This project focuses on training a machine learning model to classify voices as male or female based on their acoustic properties. The dataset used for training consists of 36,168 voice samples collected from a Yandex contest. The best-performing model achieves an accuracy of 98% during cross-validation.
You can download the raw dataset, which includes .wav
files and a corresponding .csv
file with labels, from the following link: Raw Dataset.
Alternatively, a pre-processed version of the dataset, containing 3.5k rows (due to hardware limitations), is available here: Pre-processed Dataset.

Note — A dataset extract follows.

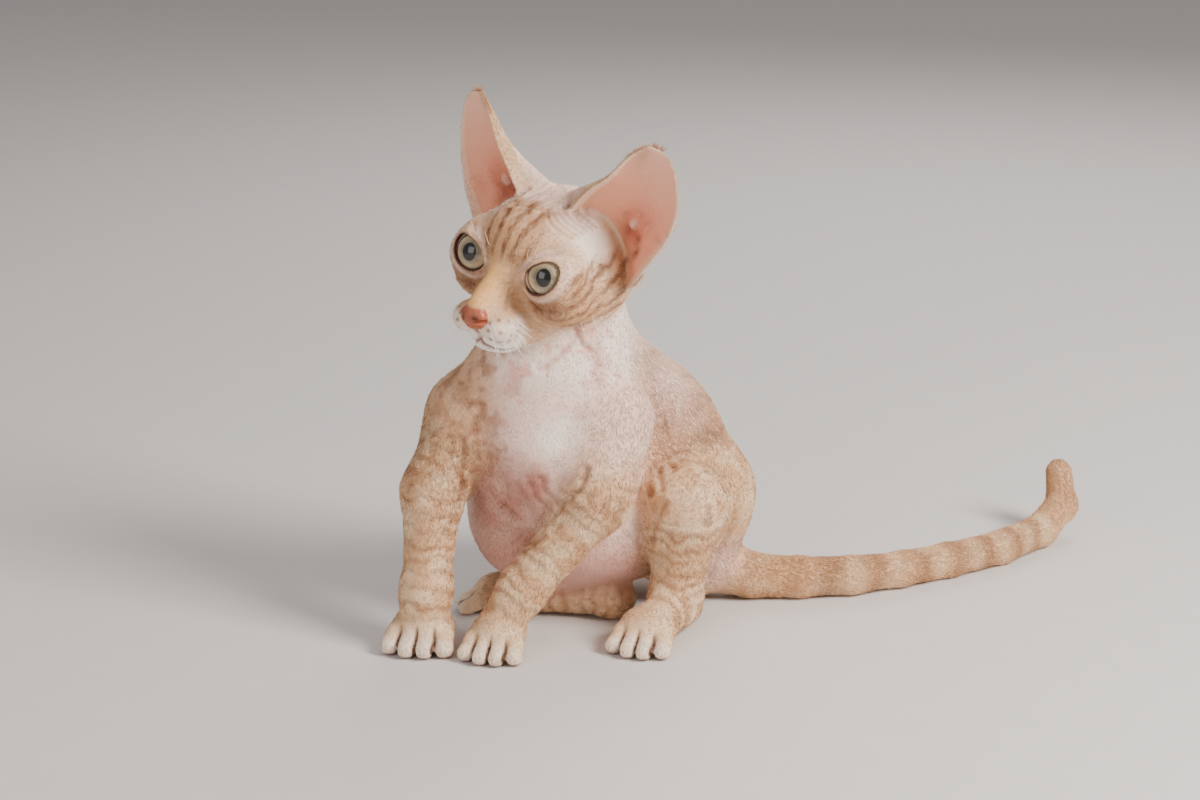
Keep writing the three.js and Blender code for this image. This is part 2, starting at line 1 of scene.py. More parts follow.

The following acoustic properties are measured for each voice sample:
- meanfreq: Mean frequency (in kHz)
- sd: Standard deviation of frequency
- median: Median frequency (in kHz)
- Q25: First quantile (in kHz)
- Q75: Third quantile (in kHz)
- IQR: Interquantile range (in kHz)
- skew: Skewness
- kurt: Kurtosis
- sp.ent: Spectral entropy
- sfm: Spectral flatness
- mode: Mode frequency
- centroid: Frequency centroid
- peakf: Peak frequency (frequency with highest energy)
- meanfun: Average fundamental frequency measured across the acoustic signal
- minfun: Minimum fundamental frequency measured across the acoustic signal
- maxfun: Maximum fundamental frequency measured across the acoustic signal
- meandom: Average dominant frequency measured across the acoustic signal
- mindom: Minimum dominant frequency measured across the acoustic signal
- maxdom: Maximum dominant frequency measured across the acoustic signal
- dfrange: Range of dominant frequency measured across the acoustic signal
- modindx: Modulation index, calculated as the accumulated absolute difference between adjacent measurements of fundamental frequencies divided by the frequency range
The project utilizes the following libraries and tools:
- Pandas: For data manipulation and analysis
- NumPy: For numerical operations
- Seaborn and Matplotlib: For data visualization
- Scikit-learn: For machine learning algorithms and model evaluation
- XGBoost: For gradient boosting algorithms
- Librosa: For audio processing and feature extraction
- Concurrent: For parallel processing
- Logging: For logging errors and warnings
- Create a Virtual Environment:
python -m venv env
source env/bin/activate
pip install -r requirements.txt